A Long-Term Project for the Shortleaf Pine

The health of a watershed includes not only the health of the water, but also the wellbeing of the environment surrounding it. That’s why federal and state agencies and nongovernmental organizations (NGOs) are implementing a plan to restore the shortleaf pine (Pinus echinata) population in portions of the South River Watershed, specifically at Maple Flats, Big Levels, and Loves Run. Restoration of the shortleaf pine community will bolster the region’s sustainability and long-term water quality of the South River Watershed and larger Shenandoah Valley ecosystem. The group implementing the plan includes members of the U.S. Department of Agriculture Forest Service, the George Washington & Jefferson National Forest, the Virginia State Chapter of The Nature Conservancy, the Virginia Department of Wildlife Resources, the Virginia Department of Conservation and Recreation’s Virginia Natural Heritage Program (DCR), and the National Shortleaf Pine Restoration Initiative. The plan involves prescribed burnings over 1,565 acres to restore the natural cycles that maintained shortleaf pine in these areas and 500 acres of plantings to supplement natural shortleaf pine reproduction.

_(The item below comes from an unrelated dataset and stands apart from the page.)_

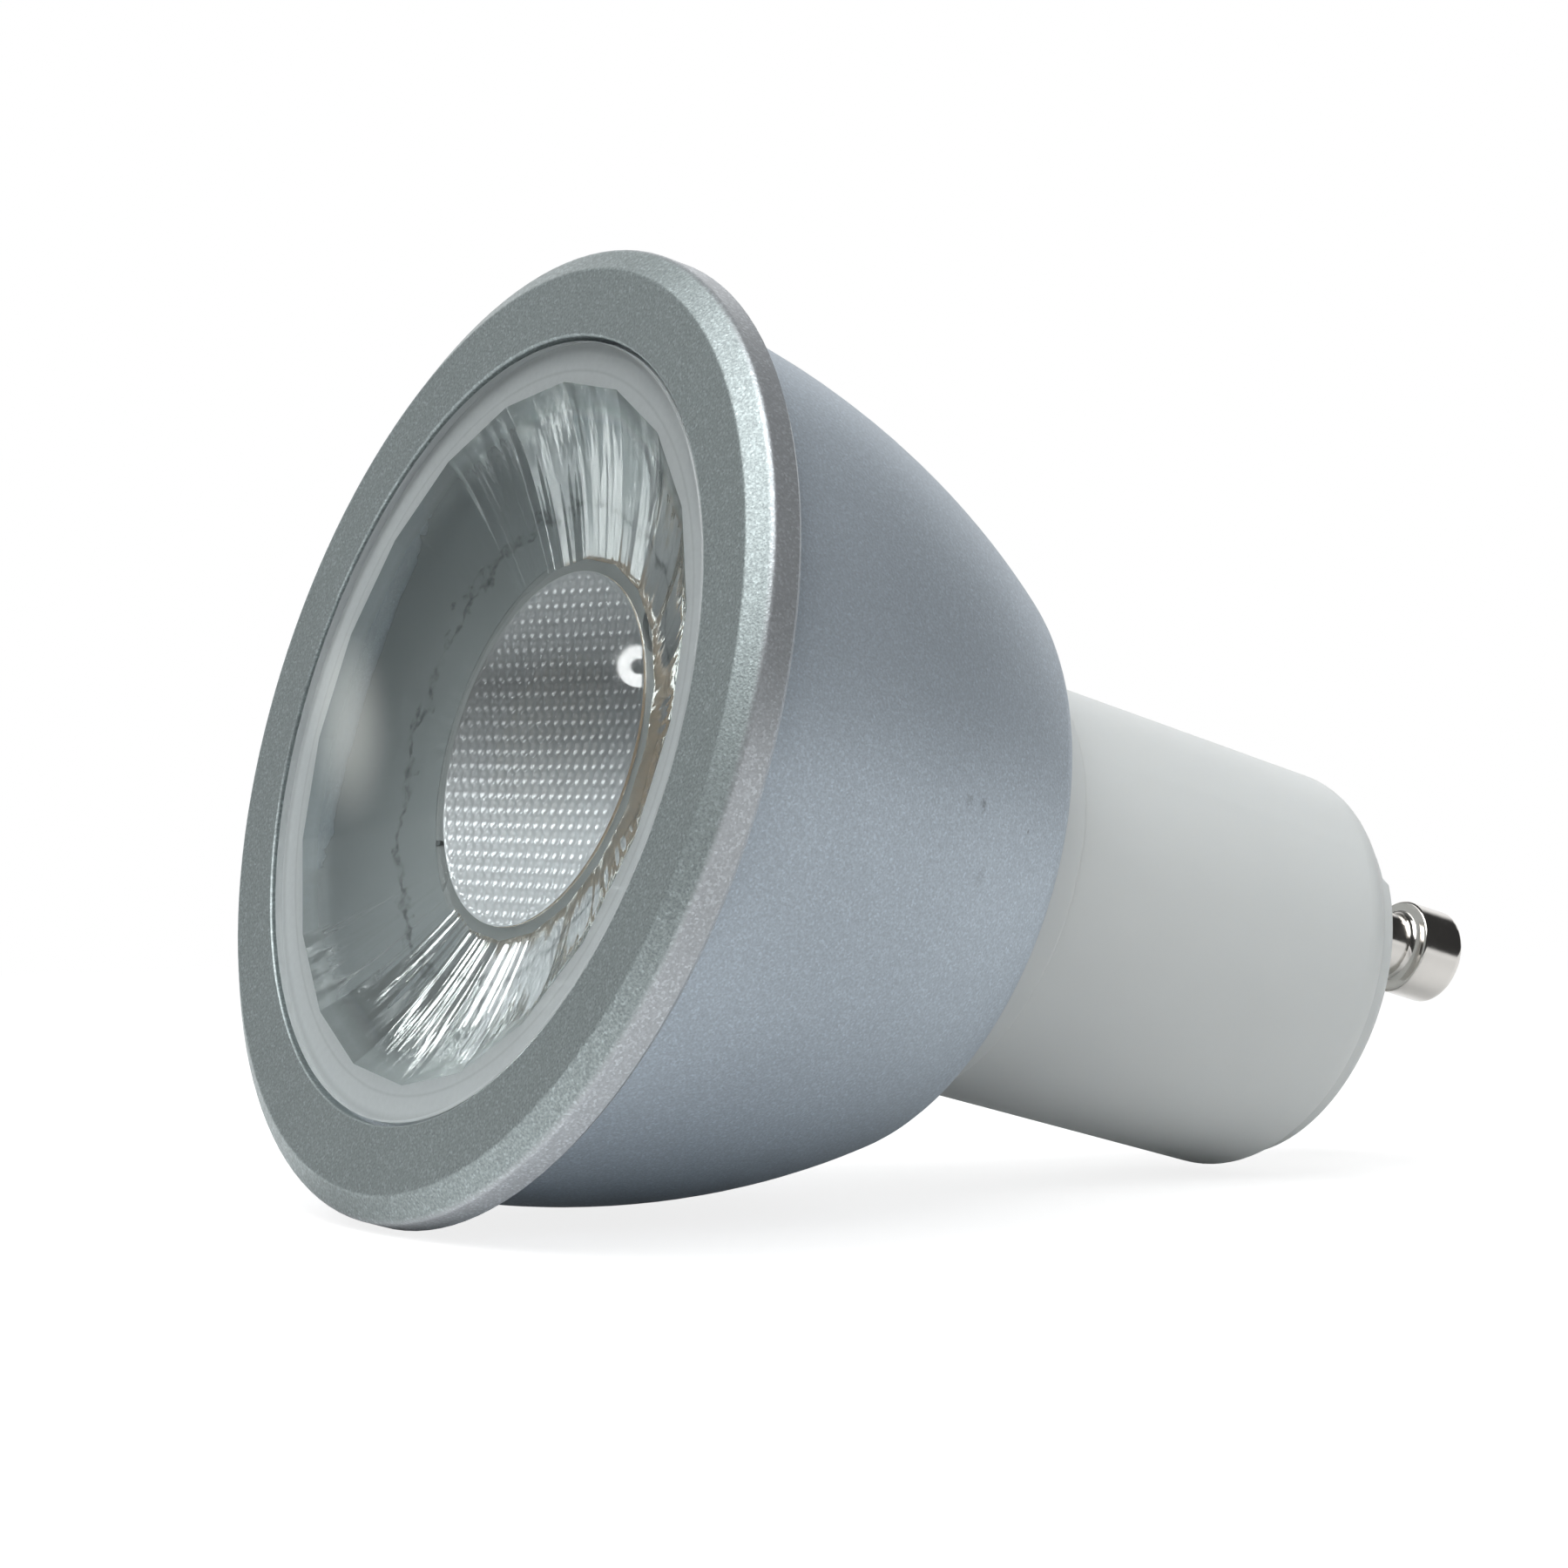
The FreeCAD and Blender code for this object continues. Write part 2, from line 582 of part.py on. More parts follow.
def film_capacitor():
    body = block(FILM_WIDTH, FILM_DEPTH, FILM_HEIGHT, -FILM_OFFSET, CIRCUIT_FACE, FILM_Z)
    return body.makeFillet(0.5, [e for e in body.Edges if e.BoundBox.YMax > CIRCUIT_FACE + 0.1])


def fuse_resistor():
    body = Part.makeCylinder(FUSE_RADIUS, FUSE_LENGTH, V(-FUSE_LENGTH / 2, 0, 0), V(1, 0, 0))
    body = body.makeFillet(0.35, body.Edges)
    return moved(body, 0, CIRCUIT_FACE + SLIDE + FUSE_RADIUS, FUSE_Z + FUSE_RADIUS)


def electrolytic_capacitor():
    """The can, with its rolled-in groove near the seal."""
    groove_z = ELECTROLYTIC_Z + 1.4
    can = turned(
        (0, ELECTROLYTIC_Z),
        (ELECTROLYTIC_RADIUS, ELECTROLYTIC_Z, 0.3),
        (ELECTROLYTIC_RADIUS, groove_z),
        (ELECTROLYTIC_RADIUS - 0.4, groove_z + 0.4),
        (ELECTROLYTIC_RADIUS, groove_z + 0.8),
        (ELECTROLYTIC_RADIUS, ELECTROLYTIC_Z + ELECTROLYTIC_LENGTH, 0.4),
        (0, ELECTROLYTIC_Z + ELECTROLYTIC_LENGTH),
    )
    return moved(can, 0, CIRCUIT_FACE + SLIDE + ELECTROLYTIC_RADIUS)


def inductor_y():
    return -(CIRCUIT_FACE + SLIDE + INDUCTOR_RADIUS)


def inductor_core():
    """The ferrite drum."""
    end_z = INDUCTOR_Z + INDUCTOR_LENGTH
    drum = turned(
        (0, INDUCTOR_Z),
        (INDUCTOR_RADIUS, INDUCTOR_Z, 0.2),
        (INDUCTOR_RADIUS, INDUCTOR_Z + INDUCTOR_FLANGE),
        (INDUCTOR_CORE_RADIUS, INDUCTOR_Z + INDUCTOR_FLANGE),
        (INDUCTOR_CORE_RADIUS, end_z - INDUCTOR_FLANGE),
        (INDUCTOR_RADIUS, end_z - INDUCTOR_FLANGE),
        (INDUCTOR_RADIUS, end_z, 0.2),
        (0, end_z),
    )
    return moved(drum, 0, inductor_y())


def inductor_winding():
    """The copper winding between the drum's flanges."""
    low = INDUCTOR_Z + INDUCTOR_FLANGE
    high = INDUCTOR_Z + INDUCTOR_LENGTH - INDUCTOR_FLANGE
    outer = INDUCTOR_RADIUS - WINDING_SPARE
    coil = turned((INDUCTOR_CORE_RADIUS, low), (outer, low, 0.3), (outer, high, 0.3),
                  (INDUCTOR_CORE_RADIUS, high))
    return moved(coil, 0, inductor_y())


def driver_chip():
    return block(*CHIP_SIZE, 0, -CIRCUIT_FACE - CHIP_SIZE[1], CHIP_Z)


def bridge_rectifier():
    return block(*RECTIFIER_SIZE, 0, -CIRCUIT_FACE - RECTIFIER_SIZE[1], RECTIFIER_Z)


def led_lead(side):
    """A wire from its solder bead on the emitter board to the front of the driver board."""
    bead_z = BOARD_Z - LEAD_BEAD_HEIGHT
    wire = rod(LEAD_RADIUS, BOARD_Z, FILM_Z - 2 * SLIDE, side * LEAD_OFFSET, LEAD_SIDE)
    bead = rod(LEAD_BEAD_RADIUS, bead_z, BOARD_Z, side * LEAD_OFFSET, LEAD_SIDE)
    return wire.fuse(bead)


def input_lead(side):
    """A wire from the rear of the driver board to the tail of a contact pin."""
    low_z = CIRCUIT_END_Z - INPUT_LEAD_LAP
    return rod(LEAD_RADIUS, low_z, PIN_TAIL_Z, side * PIN_SPACING / 2, LEAD_SIDE)


NODES = {
    "front_bezel": front_bezel(),
    "lens_optic": lens_optic(),
    "led_holder": led_holder(),
    "led_board": led_board(),
    "led_emitter": led_emitter(),
    "led_dam": led_dam(),
    "thermal_pad": thermal_pad(),
    "heat_plate": heat_plate(),
    "heat_sink": heat_sink(),
    "base_shell": base_shell(),
    "contact_pin_left": contact_pin(-1),
    "contact_pin_right": contact_pin(1),
    "holder_screws": pair(holder_screw),
    "base_screws": pair(base_screw),
    "driver_board": driver_board(),
    "film_capacitor": film_capacitor(),
    "fuse_resistor": fuse_resistor(),
    "electrolytic_capacitor": electrolytic_capacitor(),
    "inductor_core": inductor_core(),
    "inductor_winding": inductor_winding(),
    "driver_chip": driver_chip(),
    "bridge_rectifier": bridge_rectifier(),
    "led_lead_left": led_lead(-1),
    "led_lead_right": led_lead(1),
    "input_lead_left": input_lead(-1),
    "input_lead_right": input_lead(1),
}

os.makedirs("parts", exist_ok=True)
for name, shape in NODES.items():
    shape.exportStep("parts/" + name + ".step")
    print(name, "solids", len(shape.Solids), "valid", shape.isValid(), "volume", round(shape.Volume, 1))
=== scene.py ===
import math
import bpy
import numpy as np
from mathutils import Matrix, Vector


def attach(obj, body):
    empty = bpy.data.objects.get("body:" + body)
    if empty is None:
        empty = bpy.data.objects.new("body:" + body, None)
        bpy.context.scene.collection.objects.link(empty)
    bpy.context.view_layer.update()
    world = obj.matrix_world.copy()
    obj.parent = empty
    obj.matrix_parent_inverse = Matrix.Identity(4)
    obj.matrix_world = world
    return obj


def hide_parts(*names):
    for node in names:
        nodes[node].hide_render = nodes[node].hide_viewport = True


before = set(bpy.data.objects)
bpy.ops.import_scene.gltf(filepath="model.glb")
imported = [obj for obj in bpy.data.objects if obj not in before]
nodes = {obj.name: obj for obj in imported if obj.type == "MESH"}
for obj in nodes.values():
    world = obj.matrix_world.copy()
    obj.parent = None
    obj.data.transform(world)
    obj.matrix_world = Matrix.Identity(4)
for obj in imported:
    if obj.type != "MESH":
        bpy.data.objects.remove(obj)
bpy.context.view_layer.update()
MM = 0.001

# Lens sizes: a round front plate, a wall of flat facets, and a recess in the tail whose ceiling has
# the honeycomb. Radii and heights are in millimetres.
PLATE_Z, LEDGE_Z, TAIL_Z, CEILING_Z = 0.12, 1.34, 10.32, 9.92
PLATE_R, PLATE_ROUND = 20.05, 0.13
WALL_FRONT_R, TAIL_R, RECESS_R, WALL_BULGE = 18.1, 9.9, 9.2, 0.9
FACETS, FACET_TURN, CORNER_CUT = 20, math.radians(1.0), 0.05
CORNERS = 2 * FACETS
CROWN, PILLOW_FADE = -0.35, 0.25
CELL, PILLOW, CELL_TURN = 0.88, 0.20, math.radians(38.0)
PLATE_POINTS, ROUND_ROWS, WALL_ROWS = 240, 8, 24
RECESS_POINTS, CEILING_ROWS = 360, 120

# Camera. The model's Z axis is the bulb's optical axis, so the camera is rolled to show the bulb
# lying on its side as in the photograph.
CAMERA_MM = Vector((148.885, 156.345, -109.656))
RIGHT = Vector((0.552529, 0.147515, 0.820336))
UP = Vector((0.581317, -0.773527, -0.252442))
TOWARDS = Vector((0.597313, 0.616357, -0.513149))
CENTRE_MM = Vector((0.0, 0.0, 26.0))

camera_data = bpy.data.cameras.new("camera")
camera_data.sensor_width = 36.0
camera_data.lens = 112.0
camera_data.shift_y = 0.05
camera_data.clip_start = 0.01
camera = bpy.data.objects.new("camera", camera_data)
bpy.context.scene.collection.objects.link(camera)
turn = Matrix((RIGHT, UP, TOWARDS)).transposed().to_4x4()
camera.matrix_world = Matrix.Translation(CAMERA_MM * MM) @ turn
bpy.context.scene.camera = camera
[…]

These restoration techniques have been successfully used for several years elsewhere in the National Forest and on other partner agency and NGO lands. Prescribed burns in the South River Watershed were completed as scheduled in 2021 and 2023, and a third is scheduled for 2025. With the help from some friends, it is safe to say that projections for the future of thriving shortleaf pine tree population are good.